Only one spin of Blood And Thunder and everybody knew Mastodon had something big in their hands. Yeah, a Moby Dick. Leviathan was a conceptual record about a sailor catching a whale and music really fit well - the riffs were massive as whales who rocked the ships during the storm. I needed more spins to absorb this record properly and it payed off well. The crisp production of Matt Bayles really let the riffs shine.



10. Tom Waits - Real Gone (Anti-)

I love this man. Sure, Alice and Blood Money were great records and I loved them too, but this one was a crazy one. He was pushing the experimental blues thing further. Hoist That Rag was the absolute hit and the Sins Of My Father was an epic ten minute piece only Tom Waits could pull off in such a dirty yet sophisticated, bluesy charismatic manner. Make It Rain and Shake It had the beat and the groove and the voice. Oh, the voice. You just had to believe him. And the guitar work of Marc Ribot was just mastery. Les Claypool's guest appearances were also ace.

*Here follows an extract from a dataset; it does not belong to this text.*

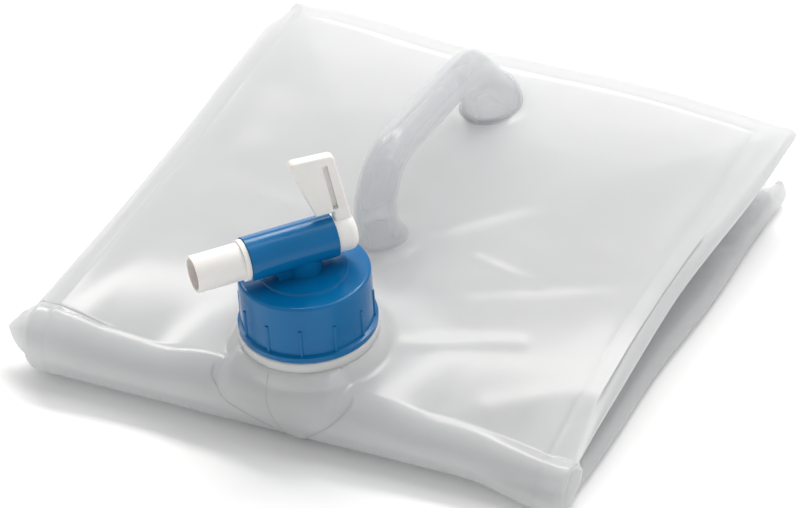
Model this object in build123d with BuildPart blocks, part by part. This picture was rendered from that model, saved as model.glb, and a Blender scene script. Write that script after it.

This was the ultimate blues record of the 2000's, drunken, dirty, brave and strong as ten thousand bottles of Jack being smashed on the piano. The piano loved it too.


11. Samael - Reign Of Light (Regain)


12. Lanterna - Highways (Badman)

I loved Lanterna's Elm Street that came out in 2001. It had B Minor and Thirty, two tracks of immense atmospheric guitar beauty. Sands (2002) was also good, leading to Highways that in all fairness was a proper followup to Sands and didn't evolve that much but I liked it nevertheless.

This was the ultimate summer album, with sun shining all over the seashores. Adriatic was this special wonderful piece whose sounds described the coast better than any words ever could. Delay and reverb racks were used and I was glad. Brightness was the dynamic track of traveling, you know the feeling of a drive-by while the trees and highways pass you by while you're getting somewhere (or either running away from it).

Acoustic guitars shimmered infinitely through Highways and all the travels never seemed more enjoyable.